- _PROBLEM REQUIREMENTS_
Return the lines from the one that contains "bpy.data.objects.remove(obj)" through the one that contains "return tuple(length *", both included, exactly as written and with nothing added.
+--
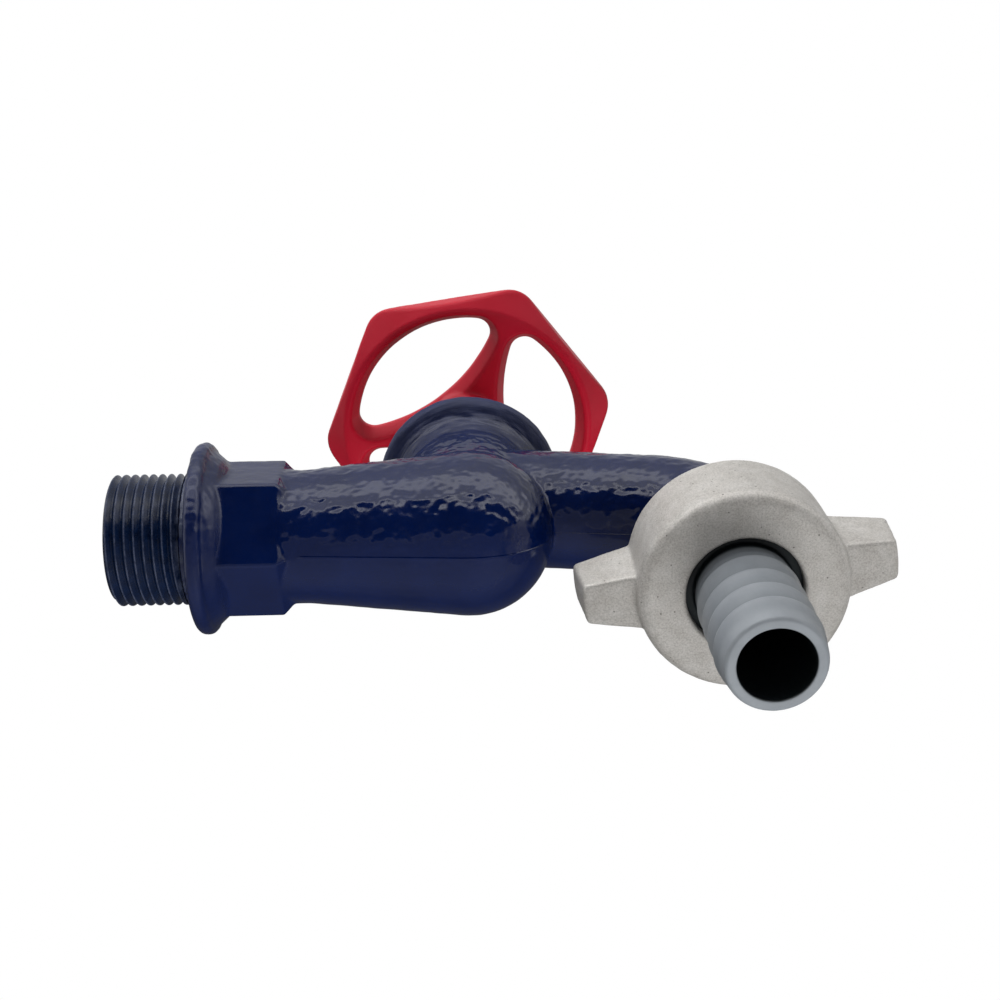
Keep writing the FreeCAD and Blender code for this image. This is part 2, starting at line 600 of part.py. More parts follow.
def jumper():
    """Valve plate with a stem that slides in the spindle and a stud for the washer."""
    stud_low = SEAT_TOP_Z - WASHER_NUT_H - JUMPER_STUD_SPARE
    stem_top = JUMPER_TOP_Z + JUMPER_STEM_L
    edge = SMALL_CHAMFER
    return turned([
        (0, stud_low), (JUMPER_STUD_R - edge, stud_low), (JUMPER_STUD_R, stud_low + edge),
        (JUMPER_STUD_R, JUMPER_BOTTOM_Z), (JUMPER_R, JUMPER_BOTTOM_Z),
        (JUMPER_R, JUMPER_TOP_Z - edge), (JUMPER_R - edge, JUMPER_TOP_Z),
        (JUMPER_STEM_R, JUMPER_TOP_Z), (JUMPER_STEM_R, stem_top - edge),
        (JUMPER_STEM_R - edge, stem_top), (0, stem_top),
    ], SPINDLE_X)


def tap_washer():
    """Soft disc that closes on the seat."""
    return ring(JUMPER_STUD_R, WASHER_R, SEAT_TOP_Z, JUMPER_BOTTOM_Z, SPINDLE_X)


def washer_nut():
    """Small nut that holds the soft disc on the jumper."""
    blank = nut_blank(WASHER_NUT_AF, SEAT_TOP_Z - WASHER_NUT_H, SEAT_TOP_Z, SPINDLE_X)
    hole = cylinder(JUMPER_STUD_R, SEAT_TOP_Z - WASHER_NUT_H - EPS, SEAT_TOP_Z + EPS, SPINDLE_X)
    return one_solid(blank.cut(hole))


# Handle

def opening_outline(z, growth=0.0):
    """Lens-shaped outline of one handle opening, centred on +X, grown outwards by growth."""
    outer_r = HANDLE_VERTEX_R - OPENING_RIM_W + growth
    inner_p = OPENING_INNER_P - growth
    bend_r = OPENING_INNER_BEND_R + growth
    centre_p = inner_p + bend_r
    meet_p = (outer_r ** 2 - bend_r ** 2 + centre_p ** 2) / (2 * centre_p)
    meet_q = math.sqrt(outer_r ** 2 - meet_p ** 2)
    low, high = Vector(meet_p, -meet_q, z), Vector(meet_p, meet_q, z)
    outer = Part.Arc(low, Vector(outer_r, 0, z), high).toShape()
    inner = Part.Arc(high, Vector(inner_p, 0, z), low).toShape()
    return Part.Wire([outer, inner])


def rounded_prism(wire, height, radius):
    """Prism on a flat wire with its upright corners rounded."""
    prism = Part.Face(wire).extrude(Vector(0, 0, height))
    upright = [e for e in prism.Edges
               if abs(abs(e.tangentAt(e.FirstParameter).z) - 1) < TINY and len(e.Vertexes) == 2]
    return prism.makeFillet(radius, upright)


def opening_tool():
    """Cutter for one handle opening, flared at both faces of the handle."""
    low, high = RIM_BOTTOM_Z - EPS, HUB_TOP_Z + EPS
    straight = rounded_prism(opening_outline(low), high - low, OPENING_ROUND)
    flares = [straight]
    for flare, rise, face_z in ((OPENING_FLARE, OPENING_FLARE_H, RIM_BOTTOM_Z),
                                (OPENING_TOP_FLARE, -OPENING_TOP_FLARE, RIM_TOP_Z)):
        over = EPS / abs(rise)
        steps = []
        for growth, z in ((0.0, face_z + rise), (flare * (1 + over), face_z - rise * over)):
            slab = rounded_prism(opening_outline(z, growth), EPS, OPENING_ROUND + growth)
            base = [f for f in slab.Faces if abs(f.BoundBox.ZMax - z) < TINY]
            steps.append(base[0].OuterWire)
        flares.append(Part.makeLoft(steps, True, True))
    return flares


def handle():
    """Six-cornered handwheel with three spokes and three lens-shaped openings."""
    across = 2 * HANDLE_VERTEX_R * math.cos(math.pi / HEX_SIDES)
    prism = hexagon(across, RIM_BOTTOM_Z, RIM_TOP_Z)
    upright = [e for e in prism.Edges if abs(abs(e.tangentAt(e.FirstParameter).z) - 1) < TINY]
    prism = prism.makeFillet(HANDLE_CORNER_ROUND, upright)
    apothem = across / 2
    shell = turned([
        (0, RIM_BOTTOM_Z), (HANDLE_VERTEX_R - HANDLE_CONE_W, RIM_BOTTOM_Z),
        (HANDLE_VERTEX_R, RIM_TOP_Z - HANDLE_EDGE_H),
        (HANDLE_VERTEX_R, RIM_TOP_Z - HANDLE_TOP_CHAMFER / 2),
        (apothem - HANDLE_TOP_CHAMFER, RIM_TOP_Z), (0, RIM_TOP_Z),
    ])
    hub = turned([
        (0, HUB_BOTTOM_Z), (HUB_FOOT_R - HUB_FOOT_CHAMFER, HUB_BOTTOM_Z),
        (HUB_FOOT_R, HUB_BOTTOM_Z + HUB_FOOT_CHAMFER), (HUB_R, RIM_BOTTOM_Z),
        (HUB_R, HUB_TOP_Z - HUB_TOP_CHAMFER), (HUB_R - HUB_TOP_CHAMFER, HUB_TOP_Z), (0, HUB_TOP_Z),
    ])
    wheel = prism.common(shell)
    for k in range(SPOKES):
        for tool in opening_tool():
            wheel = wheel.cut(spun(tool, (2 * k + 1) * 180 / SPOKES))
    half = SQUARE_SIDE / 2 + SQUARE_FIT
    square = Part.makeBox(2 * half, 2 * half, HUB_H + EPS, Vector(-half, -half, HUB_BOTTOM_Z - EPS))
    cut_r = SPINDLE_R - SQUARE_CORNER_CUT + SQUARE_FIT
    corner_cut = cylinder(cut_r, HUB_BOTTOM_Z - EPS, HUB_TOP_Z + EPS)
    recess = cylinder(RECESS_R, RECESS_Z, HUB_TOP_Z + EPS)
    foot_bore = cylinder(SPINDLE_R + SQUARE_FIT, HUB_BOTTOM_Z - EPS, SQUARE_Z + SPINDLE_FIT)
    wheel = wheel.fuse(hub).cut(square.common(corner_cut).fuse([recess, foot_bore]))
    return one_solid(moved(spun(wheel, HANDLE_TURN), SPINDLE_X))


def screw_washer():
    """Flat washer under the handle screw."""
    return ring(SCREW_R + SCREW_FIT, SCREW_WASHER_R, RECESS_Z, RECESS_Z + SCREW_WASHER_T, SPINDLE_X)


def handle_screw():
    """Slotted pan-head screw that holds the handle on the spindle."""
    head_z = RECESS_Z + SCREW_WASHER_T
    tip_z = SPINDLE_TOP_Z - SCREW_L + SCREW_HOLE_SPARE
    top_z = head_z + SCREW_HEAD_H
    blank = turned([
        (0, tip_z), (SCREW_R - SCREW_TIP_CHAMFER, tip_z), (SCREW_R, tip_z + SCREW_TIP_CHAMFER),
        (SCREW_R, head_z), (SCREW_HEAD_R, head_z), (SCREW_HEAD_R, head_z + SCREW_EDGE_H),
        (SCREW_HEAD_R - SCREW_DOME_IN, top_z - SCREW_DOME_DROP),
        (SCREW_HEAD_R - SCREW_TOP_IN, top_z), (0, top_z),
    ])
    slot = Part.makeBox(2 * (SCREW_HEAD_R + EPS), SCREW_SLOT_W, SCREW_SLOT_DEPTH + EPS)
    slot.translate(Vector(-SCREW_HEAD_R - EPS, -SCREW_SLOT_W / 2, top_z - SCREW_SLOT_DEPTH))
    return one_solid(moved(blank.cut(slot), SPINDLE_X))


# Hose union

def wing():
    """One tapered wing, pointing along +X from the outlet axis."""
    root_p = (NUT_BORE_R + NUT_FRONT_R) / 2 - WING_ROOT_SINK
    tip_p = WING_TIP_R + 2 * EPS
    share = (tip_p - root_p) / (WING_TIP_R - root_p)
    root = (WING_ROOT_W, NUT_BACK_Z, NUT_FRONT_Z + WING_ROOT_FRONT)
    end = (WING_TIP_W, NUT_BACK_Z - WING_TIP_BACK, NUT_FRONT_Z + WING_TIP_FRONT)
    tip = [a + (b - a) * share for a, b in zip(root, end)]
    outlines = []
    for p, (width, back, front) in ((root_p, root), (tip_p, tip)):
        half = width / 2
        corners = [Vector(p, -half, front), Vector(p, half, front), Vector(p, half, back),
                   Vector(p, -half, back)]
        outlines.append(Part.makePolygon(corners + corners[:1]))
    block = Part.makeLoft(outlines, True, True)
    tip_slope = (WING_TIP_R - WING_TIP_FRONT_R) / (end[1] - end[2])
    low_r = WING_TIP_FRONT_R - tip_slope * (end[2] - NUT_FRONT_Z)
    high_r = WING_TIP_R + tip_slope * (NUT_BACK_Z + EPS - end[1])
    block = block.common(turned([
        (0, NUT_FRONT_Z), (low_r, NUT_FRONT_Z), (high_r, NUT_BACK_Z + EPS), (0, NUT_BACK_Z + EPS),
    ]))
    outer = [e for e in block.Edges if e.BoundBox.XMax > root_p + EPS]
    return block.makeFillet(WING_ROUND, outer)


def wing_nut():
    """Union nut with two wings."""
    shell = turned([
        (0, NUT_FRONT_Z), (NUT_FRONT_R, NUT_FRONT_Z), (NUT_R, NUT_BACK_Z), (0, NUT_BACK_Z),
    ])
    front_edge = [e for e in shell.Edges if len(e.Vertexes) == 1 and e.BoundBox.ZMax < NUT_FRONT_Z + EPS]
    shell = shell.makeFillet(min(NUT_ROUND, NUT_FRONT_R - NUT_HOLE_R - NUT_HOLE_ROUND - EPS), front_edge)
    bore = cylinder(NUT_BORE_R, NUT_SHOULDER_Z, NUT_BACK_Z + EPS)
    lead_in = turned([
        (0, NUT_BACK_Z - NUT_LEAD_IN), (NUT_BORE_R, NUT_BACK_Z - NUT_LEAD_IN),
        (NUT_BORE_R + NUT_LEAD_IN + EPS, NUT_BACK_Z + EPS), (0, NUT_BACK_Z + EPS),
    ])
    hole = turned([
        (0, NUT_FRONT_Z - EPS), (NUT_HOLE_R + NUT_HOLE_ROUND + EPS, NUT_FRONT_Z - EPS),
        (NUT_HOLE_R, NUT_FRONT_Z + NUT_HOLE_ROUND), (NUT_HOLE_R, NUT_SHOULDER_Z + EPS),
        (0, NUT_SHOULDER_Z + EPS),
    ])
    wings = [spun(wing(), turn) for turn in (0, 180)]
    blank = shell.fuse(wings).cut(bore.fuse([lead_in, hole]))
    return one_solid(moved(spun(blank, WING_TURN), OUTLET_X))


def outlet_gasket():
    """Rubber ring between the spout's end and the hose tail."""
    return ring(OUTLET_GASKET_HOLE_R, UNION_FLANGE_R, TAIL_TOP_Z, OUTLET_END_Z, OUTLET_X)


def hose_tail():
    """Flanged hose tail with barbs that grip the hose."""
    mouth_z = TAIL_TOP_Z - TAIL_LENGTH
    outline = [
        (SPOUT_BORE_R, TAIL_TOP_Z), (UNION_FLANGE_R, TAIL_TOP_Z), (UNION_FLANGE_R, NUT_SHOULDER_Z),
        (TAIL_ROOT_R, NUT_SHOULDER_Z),
    ]
    for k in range(BARB_COUNT):
        crest = mouth_z + BARB_MOUTH_GAP + (BARB_COUNT - 1 - k) * BARB_PITCH
        outline += [(TAIL_ROOT_R, crest + BARB_LAND + BARB_BACK_H), (TAIL_CREST_R, crest + BARB_LAND),
                    (TAIL_CREST_R, crest)]
        if k < BARB_COUNT - 1:
            outline.append((TAIL_ROOT_R, crest - BARB_PITCH + BARB_LAND + BARB_GROOVE_H))
    outline += [
        (TAIL_MOUTH_R, mouth_z + TAIL_MOUTH_H), (TAIL_TIP_R, mouth_z + TAIL_MOUTH_ROUND),
        (TAIL_TIP_R - TAIL_MOUTH_ROUND, mouth_z), (TAIL_BORE_R + TAIL_BORE_CHAMFER, mouth_z),
        (TAIL_BORE_R, mouth_z + TAIL_BORE_CHAMFER), (TAIL_BORE_R, NUT_SHOULDER_Z),
    ]
    return turned(outline, OUTLET_X)


PARTS = {
    "tap_body": tap_body,
    "seat_ring": seat_ring,
    "bonnet_gasket": bonnet_gasket,
    "bonnet": bonnet,
    "gland_washer": gland_washer,
    "gland_follower": gland_follower,
    "gland_nut": gland_nut,
    "spindle": spindle,
    "jumper": jumper,
    "tap_washer": tap_washer,
    "washer_nut": washer_nut,
    "handle": handle,
    "screw_washer": screw_washer,
    "handle_screw": handle_screw,
    "outlet_gasket": outlet_gasket,
    "wing_nut": wing_nut,
    "hose_tail": hose_tail,
}
for ring_index in range(PACKING_COUNT):
    PARTS[f"packing_ring_{ring_index + 1}"] = partial(packing_ring, ring_index)


def main():
    os.makedirs("parts", exist_ok=True)
    for name, make in PARTS.items():
        shape = make()
        solids = shape.Solids
        bad = [s for s in solids if not s.isValid() or s.Volume <= 0]
        if bad or not solids:
            raise ValueError(f"{name} is not made of sound solids")
        shape.exportStep(f"parts/{name}.step")
        box = shape.BoundBox
        print(f"{name}: {len(solids)} solid, {shape.Volume:.0f} mm3, "
              f"x {box.XMin:.1f} to {box.XMax:.1f}, y {box.YMin:.1f} to {box.YMax:.1f}, "
              f"z {box.ZMin:.1f} to {box.ZMax:.1f}")


main()
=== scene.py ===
"""Looks of the garden tap: lumpy navy enamel, a red moulded handle, raw cast aluminium and grey plastic.

The scene is in metres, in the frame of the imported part: +X from the wall, +Z up to the handle.
"""
import json
import math

import bmesh
import bpy
import numpy as np
from mathutils import Matrix, Vector, noise

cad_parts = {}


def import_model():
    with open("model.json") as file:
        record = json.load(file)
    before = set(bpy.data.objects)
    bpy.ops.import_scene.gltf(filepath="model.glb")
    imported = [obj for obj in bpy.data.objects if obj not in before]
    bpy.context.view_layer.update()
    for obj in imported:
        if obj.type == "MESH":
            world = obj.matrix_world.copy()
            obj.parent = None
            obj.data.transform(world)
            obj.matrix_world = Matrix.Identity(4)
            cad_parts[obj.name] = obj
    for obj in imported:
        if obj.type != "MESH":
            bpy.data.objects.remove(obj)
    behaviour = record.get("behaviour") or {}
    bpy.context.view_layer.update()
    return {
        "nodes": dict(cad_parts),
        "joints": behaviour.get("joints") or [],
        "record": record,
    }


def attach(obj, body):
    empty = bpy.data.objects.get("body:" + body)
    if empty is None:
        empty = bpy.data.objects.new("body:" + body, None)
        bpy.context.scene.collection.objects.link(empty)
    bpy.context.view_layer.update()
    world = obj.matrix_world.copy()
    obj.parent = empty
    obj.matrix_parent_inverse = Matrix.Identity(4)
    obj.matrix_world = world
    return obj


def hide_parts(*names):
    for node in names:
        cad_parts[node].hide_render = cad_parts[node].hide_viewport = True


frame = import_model()

MM = 0.001


def mm(*lengths):
    """Millimetres in metres."""
    return tuple(length * MM for length in lengths)


def hinge_x(name):
    """Where a hinge's upright axis stands along X."""
    return next(joint["pos_m"][0] for joint in frame["joints"] if joint["name"] == name)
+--
- _THE RESULT_
            bpy.data.objects.remove(obj)
    behaviour = record.get("behaviour") or {}
    bpy.context.view_layer.update()
    return {
        "nodes": dict(cad_parts),
        "joints": behaviour.get("joints") or [],
        "record": record,
    }


def attach(obj, body):
    empty = bpy.data.objects.get("body:" + body)
    if empty is None:
        empty = bpy.data.objects.new("body:" + body, None)
        bpy.context.scene.collection.objects.link(empty)
    bpy.context.view_layer.update()
    world = obj.matrix_world.copy()
    obj.parent = empty
    obj.matrix_parent_inverse = Matrix.Identity(4)
    obj.matrix_world = world
    return obj


def hide_parts(*names):
    for node in names:
        cad_parts[node].hide_render = cad_parts[node].hide_viewport = True


frame = import_model()

MM = 0.001


def mm(*lengths):
    """Millimetres in metres."""
    return tuple(length * MM for length in lengths)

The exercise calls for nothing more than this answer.